Я пишу лишь о том, о чем я вслух не рискну,
В моем горле слова — словно дрожь по коже,
Мой язык в нерешительности ощупывает десну,
Потому что мне каждое слово, что имя Божье.
Итак, новый “миф”, творимый Лиснянской, — это полнота бытия в любви (“Гимн”), покаянии (“В пригороде Содома”) и творческом самопознании, которому посвящен последний по времени создания и логично завершающий триптих цикл “Старое зеркало” (с примечательным, учитывая обозначенную многоликость, лейтмотивом: “Больше всего я двойственности боюсь”). В отличие от обращенного к любимому “Гимна” и к миру “В пригороде Содома” — это разговор с самой собой, поэтому здесь слышнее интонации прежней Лиснянской. Хотя по барочной причудливости сложения, тонкой композиционной игре, переключению различных планов и “голосов”, ритмическому разнообразию и классической ясности слога, которой не помеха и почти сюрреалистическая образность (“Саламандра”), новый цикл не уступает двум предыдущим, я не буду его разбирать столь подробно, предоставив удовольствие делать свои открытия внимательному читателю, в частности, пронаблюдать стилистический диалог двух поэтесс Лиснянских.
Что же касается тематического плана, то здесь на прежнюю Лиснянскую в первую очередь указывает само название цикла, ведь “зеркало” всегда было одной из излюбленных ею тем и уже не раз становилось сквозным образом стихотворений (к примеру, “Я в зеркало гляну, бывало...”, 1980; “Так печальны вокруг обстоятельства...”, 1983), так что это даже было замечено в сравнительно скупой к ее творчеству критике, а именно в статье С. Рассадина, посвященной выходу большого избранного поэтессы “Из первых уст” (1996). По мнению Рассадина, сколько бы ни было зеркал у Лиснянской, они, в отличие от “множественных и множащих”, “разнообразящих мир” зеркал Ахматовой, всегда суть одно зеркало, которое “не пропускает ее, как Ахматову, в зазеркалье” и в котором “бессилие собственного отражения... оборачивается мукой бессилия правды”. В “Старом зеркале” Лиснянская остается верна себе: зеркало у нее по-прежнему одно, хотя у него может быть множество имен и обличий (окно, компьютер, проточная вода, черно-рябиновые глаза и т. д.), и это — прежнее в новом. Новое же в прежнем — то, что изменился угол зрения и теперь возможен образ зеркала и вовсе без смотрящего в него автора (как в стихотворении “Без меня”) — чистые цвета отраженного света. Поэтесса своей фигурой может даже мешать зеркалу (“Но в открытом настежь — / Перспективы нет, / Потому что застишь / Ты мне белый свет”, — возмущается зеркало в своем “монологе”), и она теперь появляется там мельком, сбоку (подобно Веласкесу на его знаменитой картине): “Без меня спокойная картина / В зеркале, но лишь возникну я, — / В нем тревожно, взвинченно, пружинно, / Будто человек и есть пучина / Между дном и небом бытия”. В стихотворении “Искажение” находим авторскую трактовку происшедшей перемены. Перечисление всевозможных отражающих предметов (например, “Шар из никеля, венчающий кровать, / Чтоб глядеться...”), которые подобраны хотя и не хронологически, но лично-биографически, образуя тем самым одно совокупное зеркало (точное подтверждение, если не позднейшая рефлексия на вывод Рассадина), заканчивается обращением к себе прежней: “Парафиня жесткой щеткою паркет, / Разве думала тогда я, что поэт — / Тоже нечто, отражающее свет / С допустимым искажением, где мир / Расползается...”

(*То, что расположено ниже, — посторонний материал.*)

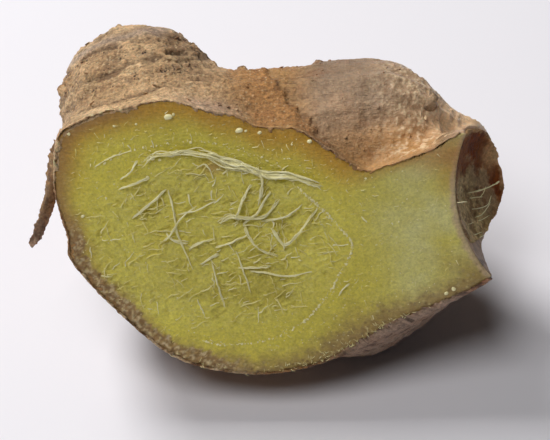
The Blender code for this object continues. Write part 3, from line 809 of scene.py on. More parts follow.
def flesh_slab():
    """An even grid trimmed to the edge of the flesh, raised in relief and given depth."""
    form = bmesh.new()
    bmesh.ops.create_grid(form, x_segments=FLESH_COLUMNS, y_segments=FLESH_ROWS, size=1)
    scale = Vector((FLESH_COLUMNS * FLESH_CELL / 2, FLESH_ROWS * FLESH_CELL / 2, 1))
    bmesh.ops.scale(form, vec=scale, verts=form.verts)
    bmesh.ops.translate(form, vec=FLESH_CENTRE, verts=form.verts)
    co = np.array([vert.co for vert in form.verts])
    reach = np.hypot(co[:, 0], co[:, 1])
    edge = flesh_radius(np.arctan2(co[:, 1], co[:, 0]))
    inside = reach <= edge
    outside = [vert for vert, keep in zip(form.verts, inside) if not keep]
    bmesh.ops.delete(form, geom=outside, context='VERTS')
    for vert in [vert for vert in form.verts if vert.is_boundary]:
        turn = math.atan2(vert.co.y, vert.co.x)
        wanted = float(flesh_radius(np.array([turn]))[0])
        vert.co *= wanted / math.hypot(vert.co.x, vert.co.y)
    co = np.array([vert.co for vert in form.verts])
    edge = flesh_radius(np.arctan2(co[:, 1], co[:, 0]))
    from_edge = edge - np.hypot(co[:, 0], co[:, 1])
    heights = flesh_height(co[:, 0], co[:, 1]) - 0.08 * (1 - smooth_step(from_edge / 0.9))
    heights += 0.3 * cortex_share(co[:, 0], co[:, 1], from_edge) * grain_noise(co, (1.2, 1.2, 1), 33.0, 3)
    for vert, height in zip(form.verts, heights):
        vert.co.z = height
    border = [edge for edge in form.edges if edge.is_boundary]
    walls = bmesh.ops.extrude_edge_only(form, edges=border)["geom"]
    wall_points = [item for item in walls if isinstance(item, bmesh.types.BMVert)]
    for vert in wall_points:
        vert.co.x *= 0.985
        vert.co.y *= 0.985
        vert.co.z = -SLAB_DEPTH
    back = [edge for edge in form.edges if edge.is_boundary]
    bmesh.ops.holes_fill(form, edges=back, sides=0)
    bmesh.ops.recalc_face_normals(form, faces=form.faces)
    mesh = bpy.data.meshes.new("cut_flesh")
    form.to_mesh(mesh)
    form.free()
    return mesh


END_BORDER = shade(216, 188, 150)
flesh_mesh = flesh_slab()
points = mesh_points(flesh_mesh)
x, y, z = points.T
edge = flesh_radius(np.arctan2(y, x))
from_edge = edge - np.hypot(x, y)
core = core_place(x, y)
flat = np.column_stack([x, y, np.zeros(len(x))])
cloud = grain_noise(flat, (0.10, 0.10, 1), 41.0, 3)
fleck = grain_noise(flat, (0.9, 0.9, 1), 47.0, 3)
YELLOW_GREEN = shade(230, 215, 86)
CORE_OLIVE = shade(236, 222, 100)
PALE_GREEN = shade(228, 222, 148)
TORN_PALE_AND_HIGHLIGHT = shade(244, 236, 156)
TORN_BROWN = shade(196, 150, 96)
ORANGE_GLOW = shade(206, 152, 46)
BROWN_RIM = shade(176, 132, 72)
BROWN_GLOW = shade(196, 142, 78)
BROWN_CORTEX = shade(172, 142, 88)
PALE_GRAIN = shade(226, 206, 160)
WARM_CORTEX = shade(176, 138, 92)
PIT_SHADE_GREEN = shade(188, 170, 62)
tone = np.tile(YELLOW_GREEN, (len(points), 1))
tone = blend_tone(tone, CORE_OLIVE, 1 - smooth_step((core - 0.8) / 0.25))
# Painted shade: the core is darkened to a deeper green where its torn surface sinks into pits.
pit_shade = (1 - smooth_step((core - 0.8) / 0.2)) * smooth_step((-z - 0.1) / 0.35)
tone = blend_tone(tone, PIT_SHADE_GREEN, 0.55 * pit_shade)
# Paler on the raised torn crests of the core: partly the pale torn fibres, partly a painted highlight.
torn_high = (1 - smooth_step((core - 0.84) / 0.16)) * smooth_step((z - 0.08 - 0.35 * 0.3) / 0.22)
tone = blend_tone(tone, TORN_PALE_AND_HIGHLIGHT, 0.6 * torn_high)
tone = blend_tone(tone, TORN_BROWN, 0.7 * bump_at(flat, (-10.6, 15.4, 0), (1.5, 1.0, 1)))
tone = blend_tone(tone, PALE_GREEN, smooth_step((x - 8 + 0.2 * y) / 14) * (0.75 + 0.8 * cloud))
top_edge = smooth_step((y - 10 + 3 * cloud) / 9) * (1 - smooth_step(from_edge / 6.5))
top_edge *= 1 - smooth_step((x - 9) / 5)
tone = blend_tone(tone, ORANGE_GLOW, 0.95 * top_edge)
left_edge = smooth_step((-x - 17) / 10) * (1 - smooth_step((from_edge + 1.5 * cloud) / 4.5))
tone = blend_tone(tone, BROWN_RIM, 0.9 * left_edge)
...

Минимально искаженный (причем такое искажение часто специально оговорено) авторским присутствием свет окружающего мира идет от всех новых, даже порой и очень сложных по образному строю стихотворений Инны Лиснянской. Впрочем, это умение у поэтессы словно бы устраняться встречалось и раньше. Так оно было замечено тем же Рассадиным в стихотворении “Вирсавия. Сумерки. Дождь” (1980) как едва ли не крайняя степень “отказа от слишком личного — в данном случае от личного суда над тем, что свершается в жизни”. И поскольку для поэзии Лиснянской того времени это было не столь характерно, уместен был вопрос критика о голосе, внушающем: “Забудь” — женщине, кормящей дитя убийцы: “Что это значит? Что ею перенята эпичность Ветхого Завета?” Сейчас, зная новые стихи Лиснянской, можно уверенно ответить: да, перенята, как в зеркале перенимается и вновь излучается падающий свет.